For another desperately seeking a job.
For another who began a new job recently, having to hand her son over to someone else to care for during the hours while she works.
For another watching her mother battle valiantly against that horrific monster of cancer.
For another who has moved back to the city of her upbringing, a place that holds both good and horrible memories.
For several sister-souls that are deciding whether or not to have children, fearful that motherhood may not be an option for them at all.
For another whose son was threatened at school - by a boy with a gun.
For another with a new granddaughter.
For another in a faraway country, still adjusting to life with a baby in her family's home.
For another whose son is entering the world of tennis, a demanding, expensive, time-ravenous world.
For another who underwent surgery yesterday.
For another whose refusal to rest and enjoy the simple pleasures in life both wearies and worries me.

And for so many others, that this list - and my time in prayer -
could, can, and often does go on for pages and hours and entire days.


I stood under this hole in the ceiling of the Pantheon in Rome for a long time.
I felt the ceiling of my soul open wide as I stood there looking up.
Love and light poured in. So did sorrow and pain.
I often recall Jen Lemen's words when the sorrow feels too big:
"Something healing this way comes."
*

Just now, when I sat down to think about and pray for the dear ones listed here and the many others that enter my mind and heart whenever I crack my soul open even just a little bit, I looked up at the wall above my desk and an email sent to me about a year ago caught my eye. My best friend from childhood back in Brooklyn wrote it at a time when my family and I, but especially my dear daughter, was heavy in her thoughts and prayers. I trust that she won't mind if I share part of that email here with you, my dear friends, who are often in my thoughts and prayers.

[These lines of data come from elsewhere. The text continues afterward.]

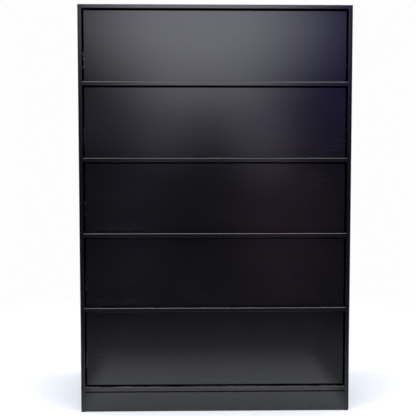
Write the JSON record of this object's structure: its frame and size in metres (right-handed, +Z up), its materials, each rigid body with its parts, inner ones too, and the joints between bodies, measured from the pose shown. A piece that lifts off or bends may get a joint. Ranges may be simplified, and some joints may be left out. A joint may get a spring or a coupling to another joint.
{
  "type": "tall chest of drawers",
  "caption": "Tall chest with plain handleless drawer fronts inset in a thin black lacquered frame, each opened by a light push.",
  "frame": {"origin": "on the floor, under the middle of the chest's outer box", "axes": "+Z up, -Y towards the person who opens the drawers, +X to the right when facing the drawers"},
  "size_m": [0.8, 0.45, 1.2],
  "materials": {
    "black_lacquer": "smooth black lacquer, satin to semi-gloss, over fibreboard",
    "birch_ply": "clear matt varnish on birch plywood",
    "back_board": "thin dark hardboard, matt",
    "zinc_steel": "zinc-plated rolled steel sheet",
    "grey_polymer": "moulded grey acetal"
  },
  "bodies": {
    "cabinet": {"left_side_panel": "black_lacquer", "right_side_panel": "black_lacquer", "top_panel": "black_lacquer", "base_panel": "black_lacquer", "plinth_board": "black_lacquer", "back_panel": "back_board", "front_rail_1": "black_lacquer", "front_rail_2": "black_lacquer", "front_rail_3": "black_lacquer", "front_rail_4": "black_lacquer", "drawer_1_left_cabinet_runner": "zinc_steel", "drawer_1_right_cabinet_runner": "zinc_steel", "drawer_2_left_cabinet_runner": "zinc_steel", "drawer_2_right_cabinet_runner": "zinc_steel", "drawer_3_left_cabinet_runner": "zinc_steel", "drawer_3_right_cabinet_runner": "zinc_steel", "drawer_4_left_cabinet_runner": "zinc_steel", "drawer_4_right_cabinet_runner": "zinc_steel", "drawer_5_left_cabinet_runner": "zinc_steel", "drawer_5_right_cabinet_runner": "zinc_steel"},
    "drawer_1": {"drawer_1_front": "black_lacquer", "drawer_1_back": "birch_ply", "drawer_1_bottom": "birch_ply", "drawer_1_left_side": "birch_ply", "drawer_1_right_side": "birch_ply", "drawer_1_left_drawer_runner": "zinc_steel", "drawer_1_right_drawer_runner": "zinc_steel"},
    "drawer_2": {"drawer_2_front": "black_lacquer", "drawer_2_back": "birch_ply", "drawer_2_bottom": "birch_ply", "drawer_2_left_side": "birch_ply", "drawer_2_right_side": "birch_ply", "drawer_2_left_drawer_runner": "zinc_steel", "drawer_2_right_drawer_runner": "zinc_steel"},
    "drawer_3": {"drawer_3_front": "black_lacquer", "drawer_3_back": "birch_ply", "drawer_3_bottom": "birch_ply", "drawer_3_left_side": "birch_ply", "drawer_3_right_side": "birch_ply", "drawer_3_left_drawer_runner": "zinc_steel", "drawer_3_right_drawer_runner": "zinc_steel"},
    "drawer_4": {"drawer_4_front": "black_lacquer", "drawer_4_back": "birch_ply", "drawer_4_bottom": "birch_ply", "drawer_4_left_side": "birch_ply", "drawer_4_right_side": "birch_ply", "drawer_4_left_drawer_runner": "zinc_steel", "drawer_4_right_drawer_runner": "zinc_steel"},
    "drawer_5": {"drawer_5_front": "black_lacquer", "drawer_5_back": "birch_ply", "drawer_5_bottom": "birch_ply", "drawer_5_left_side": "birch_ply", "drawer_5_right_side": "birch_ply", "drawer_5_left_drawer_runner": "zinc_steel", "drawer_5_right_drawer_runner": "zinc_steel"},
    "ejector_1": {"drawer_1_ejector": "grey_polymer"},
    "ejector_2": {"drawer_2_ejector": "grey_polymer"},
    "ejector_3": {"drawer_3_ejector": "grey_polymer"},
    "ejector_4": {"drawer_4_ejector": "grey_polymer"},
    "ejector_5": {"drawer_5_ejector": "grey_polymer"}
  },
  "joints": [
    {"name": "drawer_1_slide", "type": "slide", "parent": "cabinet", "child": "drawer_1", "axis": [0, -1, 0], "range_m": [-0.003, 0.27]},
    {"name": "drawer_2_slide", "type": "slide", "parent": "cabinet", "child": "drawer_2", "axis": [0, -1, 0], "range_m": [-0.003, 0.27]},
    {"name": "drawer_3_slide", "type": "slide", "parent": "cabinet", "child": "drawer_3", "axis": [0, -1, 0], "range_m": [-0.003, 0.27]},
    {"name": "drawer_4_slide", "type": "slide", "parent": "cabinet", "child": "drawer_4", "axis": [0, -1, 0], "range_m": [-0.003, 0.27]},
    {"name": "drawer_5_slide", "type": "slide", "parent": "cabinet", "child": "drawer_5", "axis": [0, -1, 0], "range_m": [-0.003, 0.27]},
    {"name": "ejector_1_slide", "type": "slide", "parent": "cabinet", "child": "ejector_1", "axis": [0, -1, 0], "range_m": [-0.0005, 0.03]},
    {"name": "ejector_2_slide", "type": "slide", "parent": "cabinet", "child": "ejector_2", "axis": [0, -1, 0], "range_m": [-0.0005, 0.03]},
    {"name": "ejector_3_slide", "type": "slide", "parent": "cabinet", "child": "ejector_3", "axis": [0, -1, 0], "range_m": [-0.0005, 0.03]},
    {"name": "ejector_4_slide", "type": "slide", "parent": "cabinet", "child": "ejector_4", "axis": [0, -1, 0], "range_m": [-0.0005, 0.03]},
    {"name": "ejector_5_slide", "type": "slide", "parent": "cabinet", "child": "ejector_5", "axis": [0, -1, 0], "range_m": [-0.0005, 0.03]}
  ],
  "couplings": [
    {"joint": "ejector_1_slide", "follows": "drawer_1_slide", "ratio": 0.1},
    {"joint": "ejector_2_slide", "follows": "drawer_2_slide", "ratio": 0.1},
    {"joint": "ejector_3_slide", "follows": "drawer_3_slide", "ratio": 0.1},
    {"joint": "ejector_4_slide", "follows": "drawer_4_slide", "ratio": 0.1},
    {"joint": "ejector_5_slide", "follows": "drawer_5_slide", "ratio": 0.1}
  ]
}
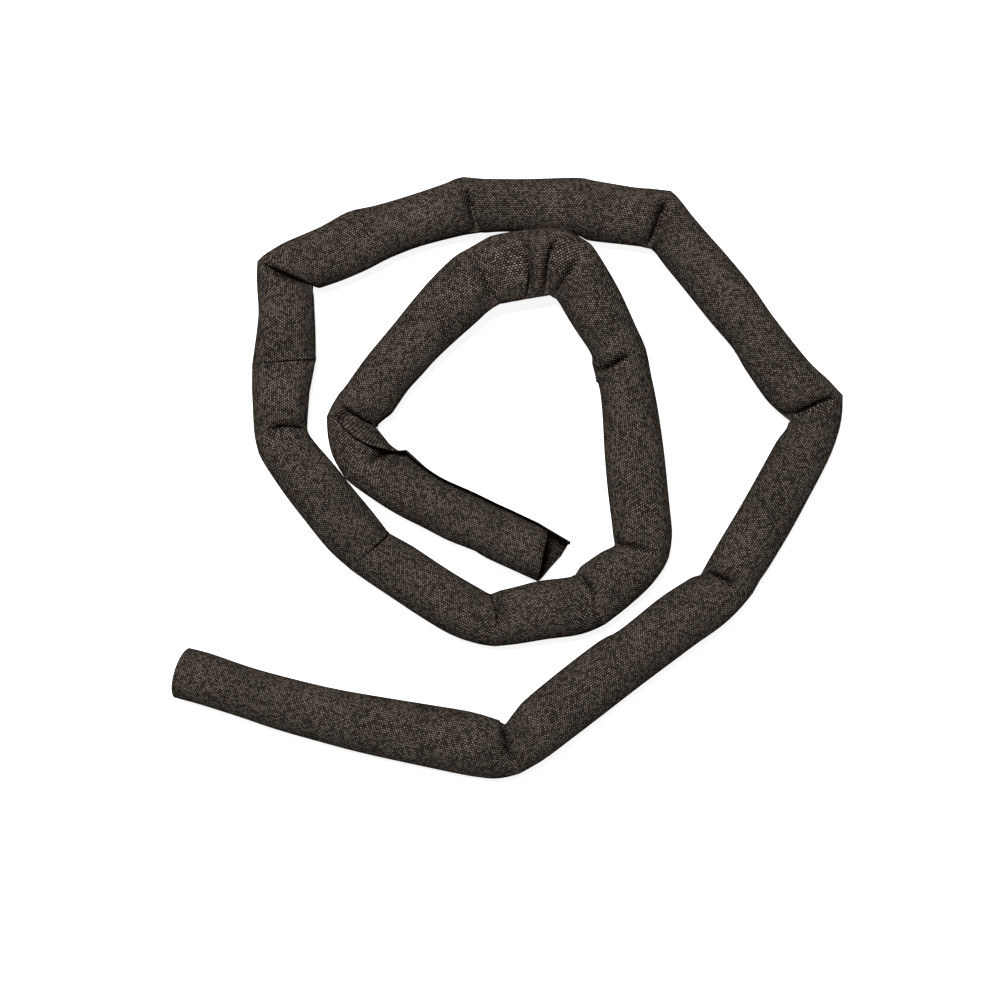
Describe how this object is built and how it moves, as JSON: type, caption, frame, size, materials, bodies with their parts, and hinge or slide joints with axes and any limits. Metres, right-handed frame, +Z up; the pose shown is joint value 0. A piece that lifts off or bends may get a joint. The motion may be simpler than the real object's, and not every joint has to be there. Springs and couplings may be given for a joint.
{
  "type": "woven self-wrapping cable sleeve",
  "caption": "Woven self-wrapping cable sleeve: a cloth strip rolled with overlapping edges into a tube, open at its ends and lying in a loose, kinked coil.",
  "frame": {"origin": "centre of the coil's extent, on the surface it lies on", "axes": "+Z up from the surface; +X along the coil's longest extent, with the outer end of the sleeve on the -X side; +Y the way the inner loop's top points"},
  "size_m": [0.2315, 0.2082, 0.025],
  "materials": {
    "cloth": "matt woven cloth, dark warm grey-brown"
  },
  "bodies": {
    "root": {"sleeve": "cloth"}
  },
  "joints": []
}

She wrote: "This morning in my little prayer closet (yes, I've actually transformed a corner of my closet into a little prayer closet) you and Kris were very much on my heart. I'm thankful for the progress made so far and all the great things God has done. And I hear the Lord saying, 'Am I not about to preserve and save? Am I not able to do exceedingly abundantly beyond man's greatest, most creative and cunning thoughts? This has never been out from under my control even though at times it felt as though it was. If I can hold the world together simply by the power of My word, shall I not surely hold you together, Kris together, your family togther and bring you through to the most powerful testimony you could have ever thought possible I would give you to share? I see your tiredness and I'm aware of how you feel. My grace, my grace is ever sufficient for you. Can I not multiply it so that it is enough? Just like fish and bread, there will be extra baskets full. And you can share it with, impart it to someone else in need of that same grace.'"

She was right. We have come through to a place we couldn't have imagined at that difficult time. Our family and my daughter and I have been held together - sometimes by the thinnest and weakest of cords. Frayed cords. But we are still together.

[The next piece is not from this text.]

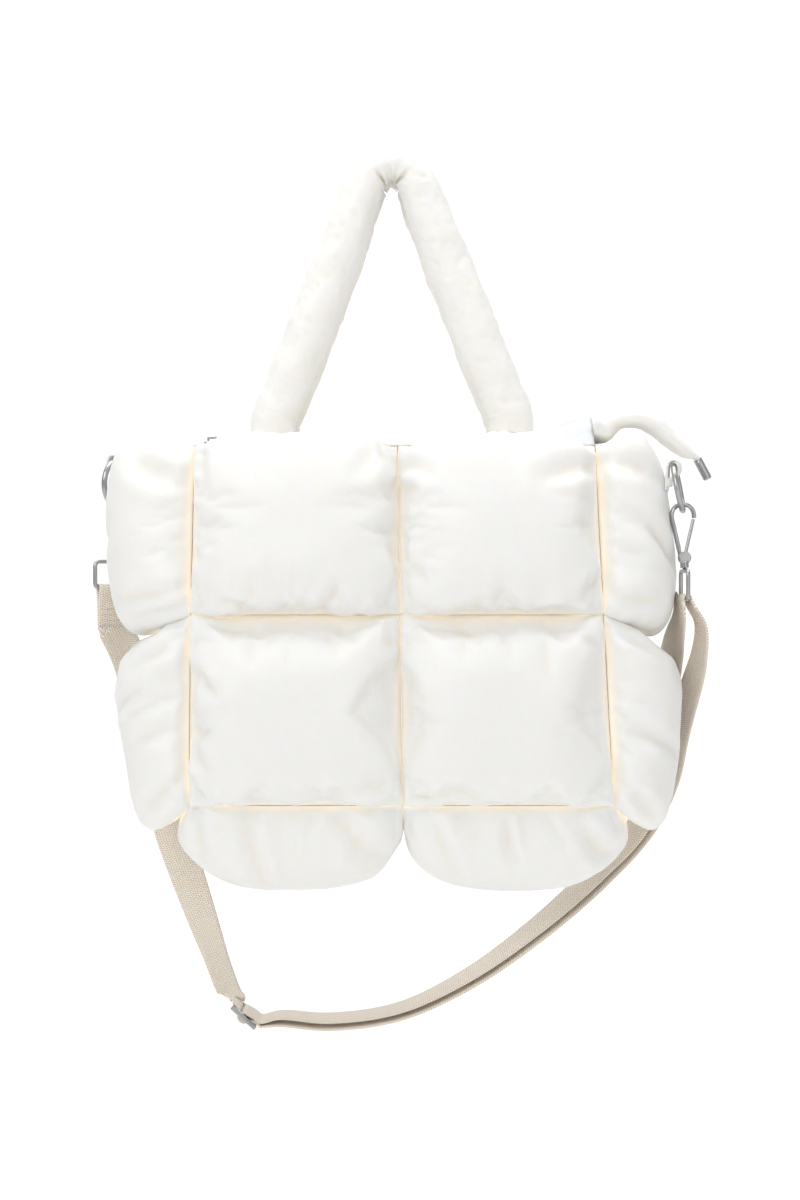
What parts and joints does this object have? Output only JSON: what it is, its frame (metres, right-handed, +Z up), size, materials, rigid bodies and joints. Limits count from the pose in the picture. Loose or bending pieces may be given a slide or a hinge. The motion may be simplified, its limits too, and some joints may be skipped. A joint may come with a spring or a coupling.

And now I am able to share grace and strength and encouraging words and stories of our experiences, my experiences with others at times when they are desperately in need of a listening ear and a helping hand. I can hold on to hope for others who are now facing and fighting battles that feel overwhelming, challenges that feel insurmountable, and mountains that feel both immoveable and unclimbable. I pray that each one will pay the prayers and support forward, to the mothers and friends and neighbors and parents and children in their current life situations - and in the future - who need hope and tenderness and mercy and forgiveness and acceptance to be held and offered to them.


Prayer on the wall in the basement of the National Cathedral, Washington, DC.
*


It has been a quiet week. Tear-soaked. Prayer-woven. Hope-full.
Day after day, hour after hour, I return to the same lines, the same thoughts, the same pleas:
Lord, have mercy. Christ, have mercy. Lord, have mercy.
All shall be well. All shall be well. All manner of thing shall be well.